Comments have now been closed for this article

  • Vasudevan on October 19, 2016, 9:55 GMT

    Lodha recommendations if implemented will ensure death of Indian Cricket.

  • rob on October 15, 2016, 2:23 GMT

    Some of the stuff the BCCI gets vilified for (eg the double dipping executives) is actually fairly common practice in sporting associations to be fair. I know that because I've done it myself in country NSW. Just a couple of years ago I was secretary for my local club and treasurer of the district association that ran the competition we played in. I guess the main difference is that both my roles were strictly voluntary but I can see how easily the situation in India might have come about. .. One things for sure. If you took away the salaries and the perks from the top couple of layers of the BCCI you would soon see who was genuinely there for the cricket.

  • rob on October 15, 2016, 1:11 GMT

    The sky won't fall on Indian cricket unless the people stop playing the game, and do it in their droves. I suspect that big wigs the world over make the mistake of thinking the game depends on them. I think it really depends on enough people actually playing it. So, unless these guys end up doing something to decimate the grass roots of the game it will carry on with or without them. If NZ can field a decent cricket team with their total population of 4 million I believe it would take something absolutely devastating to kill off the game in India with your billion+ souls. .. It's just not going to happen.
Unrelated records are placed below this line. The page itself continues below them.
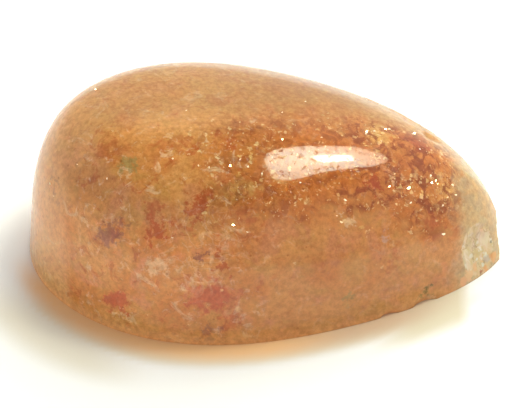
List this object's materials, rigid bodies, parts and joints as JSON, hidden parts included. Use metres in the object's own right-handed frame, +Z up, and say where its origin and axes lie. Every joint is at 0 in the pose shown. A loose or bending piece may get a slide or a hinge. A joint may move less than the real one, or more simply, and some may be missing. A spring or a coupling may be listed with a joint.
{
  "type": "sunstone cabochon",
  "caption": "Pear-shaped sunstone cabochon: honey-orange feldspar with glittering flakes inside, a flat base, a high polished dome and a broken tip.",
  "frame": {"origin": "in the plane of the flat base, under the middle of the stone's bounding box", "axes": "+X from the blunt end to the broken tip, +Y across the stone to its far side, +Z up from the flat base to the top of the dome"},
  "size_m": [0.0148, 0.01, 0.0054],
  "materials": {
    "sunstone": "polished, half clear honey-orange feldspar with red and copper-coloured flakes grown inside; the broken tip is unpolished"
  },
  "bodies": {
    "root": {"sunstone": "sunstone"}
  },
  "joints": []
}
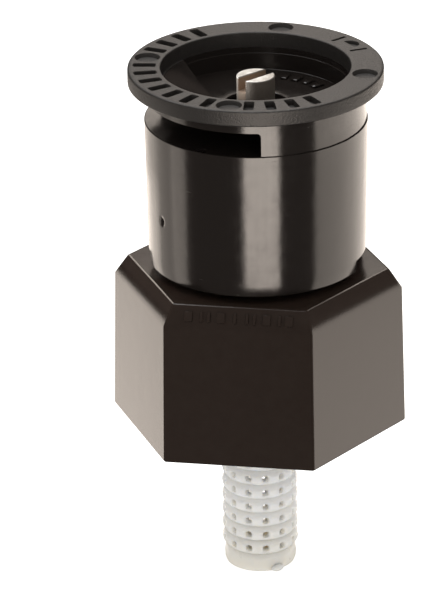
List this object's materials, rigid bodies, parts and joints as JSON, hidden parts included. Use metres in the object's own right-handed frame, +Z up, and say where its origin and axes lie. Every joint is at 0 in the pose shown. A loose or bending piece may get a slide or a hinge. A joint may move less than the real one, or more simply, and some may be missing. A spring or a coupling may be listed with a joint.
{
  "type": "shrub spray head",
  "caption": "Fixed half-circle irrigation spray nozzle with flow screw and filter basket, screwed on a hexagonal riser adapter with a female pipe thread.",
  "frame": {"origin": "centre of the adapter's lower face, at the mouth of the female pipe thread", "axes": "+Z up along the common axis, from the riser towards the nozzle; -Y is the normal of one flat of the hexagon; the half-circle spray leaves at 139.5 degrees clockwise from +X, seen from above"},
  "size_m": [0.0326, 0.0282, 0.0589],
  "materials": {
    "adapter_plastic": "satin moulded, dark brown-black",
    "nozzle_plastic": "glossy moulded black, fine-grained on the flange",
    "stainless": "turned stainless steel",
    "screen_plastic": "translucent white"
  },
  "bodies": {
    "adapter": {"riser_adapter": "adapter_plastic"},
    "filter": {"filter_screen": "screen_plastic"},
    "nozzle": {"nozzle_base": "nozzle_plastic", "nozzle_cap": "nozzle_plastic"},
    "flow_screw": {"adjusting_screw": "stainless"}
  },
  "joints": [
    {"name": "filter_lift", "type": "slide", "parent": "adapter", "child": "filter", "axis": [0, 0, 1], "range_m": [0, 0.0068]},
    {"name": "nozzle_turn", "type": "hinge", "parent": "filter", "child": "nozzle", "pos_m": [0, 0, 0.03], "axis": [0, 0, 1], "range_deg": [0, 2700]},
    {"name": "screw_turn", "type": "hinge", "parent": "nozzle", "child": "flow_screw", "pos_m": [0, 0, 0.035], "axis": [0, 0, 1], "range_deg": [-720, 360]}
  ],
  "couplings": [
    {"joint": "filter_lift", "follows": "nozzle_turn", "m_per_rad": 0.00014435}
  ]
}
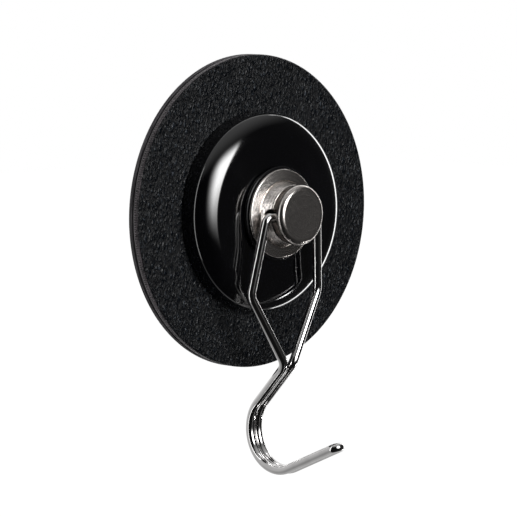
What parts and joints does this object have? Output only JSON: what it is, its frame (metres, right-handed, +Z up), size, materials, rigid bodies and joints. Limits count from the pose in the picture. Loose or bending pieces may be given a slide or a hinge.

  • Anil on October 14, 2016, 22:48 GMT

    Part 4: Trivial issues: Many member divisions (Vidarbha, Railways) are not geopolitical entities, and such representations are dubious at best. Therefore, there is nothing wrong in doing away with this system, and instituting a one-state-one-vote system. Age restriction as recommended is trivial, but necessary to avoid age-related inaction (e.g., Dalmiya's last few months when he hardly attended an administrative meeting). Even as India is a huge population, there is no need for five unqualified selectors. Everytime, more than 80% of existing team is retained; any kid with an eye on current domestic scorecard can fortell which player should come in. Vision is needed to groom future prospects, but never has an Indian selectorial panel groomed a future prospect. That vision can come from one visionary selector. Trimming unnecessary stuff will acertain credibility and efficiency.
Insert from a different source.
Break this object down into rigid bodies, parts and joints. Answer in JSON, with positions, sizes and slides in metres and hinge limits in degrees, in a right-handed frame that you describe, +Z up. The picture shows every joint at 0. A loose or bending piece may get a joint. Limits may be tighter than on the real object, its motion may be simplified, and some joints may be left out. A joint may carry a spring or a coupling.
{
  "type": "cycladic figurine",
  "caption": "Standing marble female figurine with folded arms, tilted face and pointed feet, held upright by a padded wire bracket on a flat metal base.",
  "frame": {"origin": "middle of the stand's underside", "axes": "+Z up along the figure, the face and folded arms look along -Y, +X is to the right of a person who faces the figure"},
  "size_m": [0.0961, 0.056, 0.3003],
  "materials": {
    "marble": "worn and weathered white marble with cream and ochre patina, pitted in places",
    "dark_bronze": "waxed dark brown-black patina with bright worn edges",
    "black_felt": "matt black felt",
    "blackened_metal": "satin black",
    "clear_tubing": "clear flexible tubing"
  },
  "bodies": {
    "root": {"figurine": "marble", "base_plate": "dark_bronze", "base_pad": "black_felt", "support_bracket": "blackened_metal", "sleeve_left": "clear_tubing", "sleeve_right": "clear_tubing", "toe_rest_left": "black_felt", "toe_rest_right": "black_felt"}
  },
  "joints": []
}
  • Anil on October 14, 2016, 22:26 GMT

    Part 2: It is wrong to assume that if the SC has its way cricket will be in shambles. Other sports are in shambles; but that is not because of the SC! That is because of many reasons including (1) people's lack of strong interest in supporting other sport (we only criticise how the Olympic participants fail to compete), (2) lack of adequate government support, (3) lack of long-term vision from the government or the sport's administrators, (4) poor administration of the sports bodies etc. None of this would happen if BCCI accepts the SC ruling. SC is not saying that BCCI be run by a judge or a minister. All that the SC is saying is to adopt a system of transparency, logic and principle such that seeping in of corruption can "hopefully" be avoided ("hopefully", because we humans are, at large, corrupt, and the best that we can hope for is "less corruption"). What is wrong in that?
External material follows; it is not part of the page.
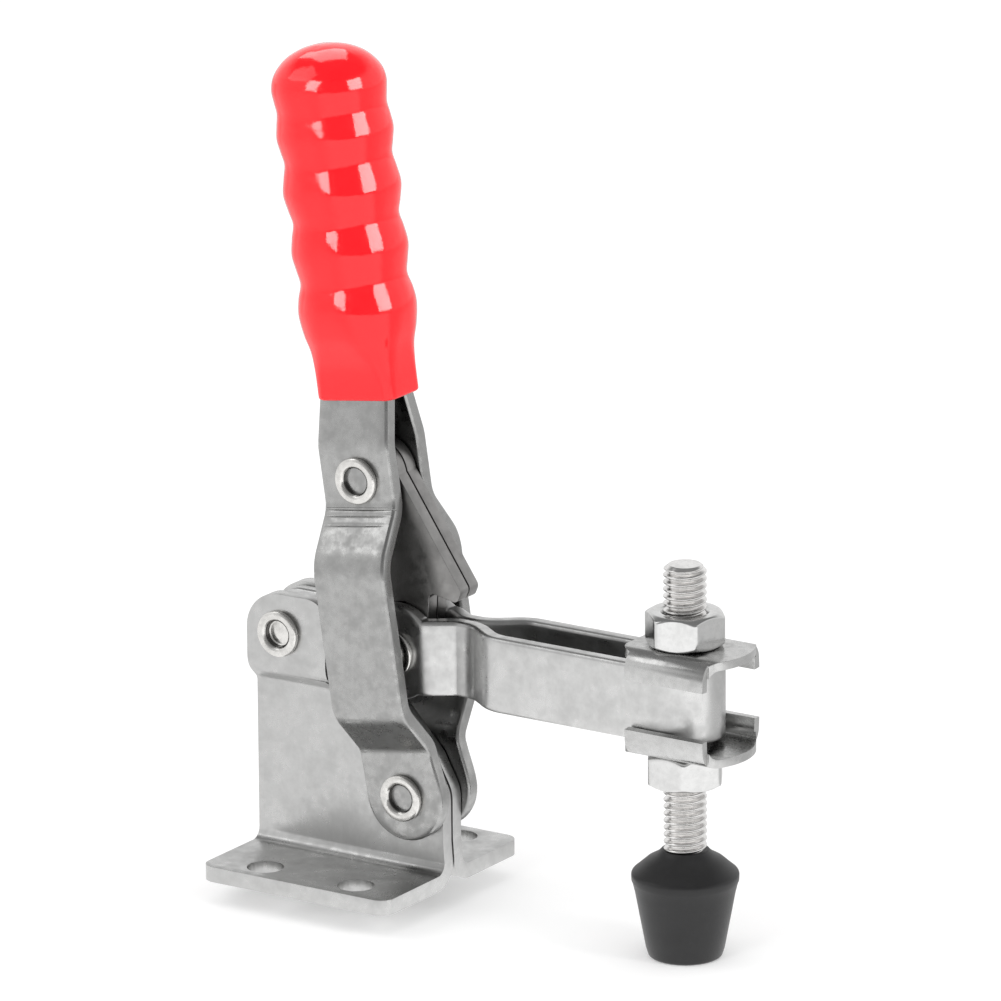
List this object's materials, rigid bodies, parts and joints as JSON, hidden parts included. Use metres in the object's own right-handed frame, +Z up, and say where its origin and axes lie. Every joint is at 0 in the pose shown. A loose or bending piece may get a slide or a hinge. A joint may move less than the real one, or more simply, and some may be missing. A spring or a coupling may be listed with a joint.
{
  "type": "toggle clamp",
  "caption": "Vertical-handle hold-down toggle clamp with a flanged base, slotted open arm, adjustable rubber-tipped clamping screw and red grip.",
  "frame": {"origin": "centre of the four base holes, on the base's mounting plane", "axes": "+X forward along the clamping arm, +Z up out of the mounting plane, +Y to the clamp's left"},
  "size_m": [0.0789, 0.034, 0.1211],
  "materials": {
    "base_sheet": "satin rolled stainless sheet",
    "arm_sheet": "satin rolled stainless sheet",
    "handle_sheet": "satin rolled stainless sheet",
    "link_sheet": "satin rolled stainless sheet",
    "rivet": "bright formed stainless",
    "bush": "turned",
    "washer": "bright pressed stainless",
    "nut": "bright stainless",
    "spindle": "bright rolled thread",
    "grip": "glossy red",
    "rubber_tip": "satin black"
  },
  "bodies": {
    "base": {"base_plate_left": "base_sheet", "base_plate_right": "base_sheet", "arm_pivot_rivet": "rivet", "arm_pivot_bush": "bush", "handle_pivot_rivet": "rivet", "handle_pivot_bush": "bush"},
    "handle": {"handle_plate_left": "handle_sheet", "handle_plate_right": "handle_sheet", "link_handle_rivet": "rivet", "link_handle_bush": "bush", "grip": "grip"},
    "link": {"link_plate_left": "link_sheet", "link_plate_right": "link_sheet"},
    "arm": {"clamping_arm": "arm_sheet", "link_arm_rivet": "rivet", "link_arm_bush": "bush"},
    "carriage": {"upper_flanged_washer": "washer", "lower_flanged_washer": "washer"},
    "upper_nut": {"upper_nut": "nut"},
    "lower_nut": {"lower_nut": "nut"},
    "spindle": {"spindle": "spindle", "rubber_tip": "rubber_tip"}
  },
  "joints": [
    {"name": "handle_swing", "type": "hinge", "parent": "base", "child": "handle", "pos_m": [0.00995, 0, 0.0131], "axis": [0, -1, 0], "range_deg": [0, 55]},
    {"name": "arm_swing", "type": "hinge", "parent": "base", "child": "arm", "pos_m": [-0.01045, 0, 0.0336], "axis": [0, -1, 0], "range_deg": [0, 82.5]},
    {"name": "link_swing", "type": "hinge", "parent": "handle", "child": "link", "pos_m": [0.00305, 0, 0.0578], "axis": [0, -1, 0], "range_deg": [0, 71.5]},
    {"name": "carriage_slide", "type": "slide", "parent": "arm", "child": "carriage", "axis": [-1, 0, 0], "range_m": [0, 0.018]},
    {"name": "spindle_travel", "type": "slide", "parent": "carriage", "child": "spindle", "axis": [0, 0, 1], "range_m": [-0.005, 0.008]},
    {"name": "upper_nut_turn", "type": "hinge", "parent": "carriage", "child": "upper_nut", "pos_m": [0.0533, 0, 0.0436], "axis": [0, 0, 1], "continuous": true},
    {"name": "lower_nut_turn", "type": "hinge", "parent": "carriage", "child": "lower_nut", "pos_m": [0.0533, 0, 0.0238], "axis": [0, 0, 1], "continuous": true}
  ],
  "couplings": [
    {"joint": "arm_swing", "follows": "handle_swing", "ratio": 1.5},
    {"joint": "link_swing", "follows": "handle_swing", "ratio": 1.3}
  ]
}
  • Anil on October 14, 2016, 22:18 GMT

    Part 1: Too many people are questioning why the SC does not do anything to other sports that are in shambles. They are also fearing the if the SC has its way, cricket will soon be in shambles. Both these arguments are injudicious. First, cricket is "massively" followed in India, and is almost a nation-wide religion; no other sport can claim 5% of such interest. It is a national obligation for the apex court to safeguard anything and everything that the people of the nation vie for. Thus, when corruption crept in and the police-bureaucrat-judicial tussle became too much, and the BCCI did nothing to stem the rot, it was necessary for the SC to intervene to weed out the bad and to give back to the people a clean sport administration they so truly deserve. What is wrong in that? If other sports get into such turmoil and their administrators do nothing to save it, sure will the SC step in. [Next argument in Part 2]

  • hemant5961337 on October 14, 2016, 20:18 GMT

    I like the point where SC said not to make business when representing country ...if you are going to represent the country then you need to follow the guidelines made by lodha .... its clearly understood for me that BCCI is making money for themselves but not to the country ..they are acting like business people but they are not putting efforts in spreading the cricket to each and every state equally ...

  • Ali on October 14, 2016, 15:47 GMT

    I don't know how they have come to the conclusion that implementing the report will negatively impact Indian Cricket...

    I can say the same for WICB ...

    Oh how I wish the CCJ would do the same think to WICB that the Indian Supreme Court has done to BCCI ...

    one can dream ...

  • Thomas on October 14, 2016, 15:29 GMT

    There is no point in asking questions about the Supreme Court now. They asked BCCI to give a credible reform plan. They did not, and the SC appointed Lodha to do it. The BCCI has only themselves to blame. I don't think that revisiting Lodha proposals will be entertained now because it will go on for another six months or until they can get a favourable CJI. BCCI wants no reform ... period!

  • jayaesh on October 14, 2016, 7:08 GMT

    BCCI has accepted most of the Lodha panel recommendations that actually matter so i reverse the question and ask Ms Ugra and others supporting SC intervention : What's the worse that can happen if two or three recommendations of Lodha panel are not realised ?? look we all agree that BCCI has been opaque all these years , needs to be made accountable thus reforms were needed but there is even more pressing need for judicial reforms while Ms Urgra and the rest are very demanding of BCCI but questions of gross judicial overreach , highhandedness are either being glossed over or being treated with kid-gloves . In all this eagerness and zeal to see the BCCI wings clipped people are forgetting that some of the Lodha panel recommendations are unreasonable and impractical .BTW all the four key BCCI officials in question have done yeoman services in there states and it will be a pity if they are the victims of this purge.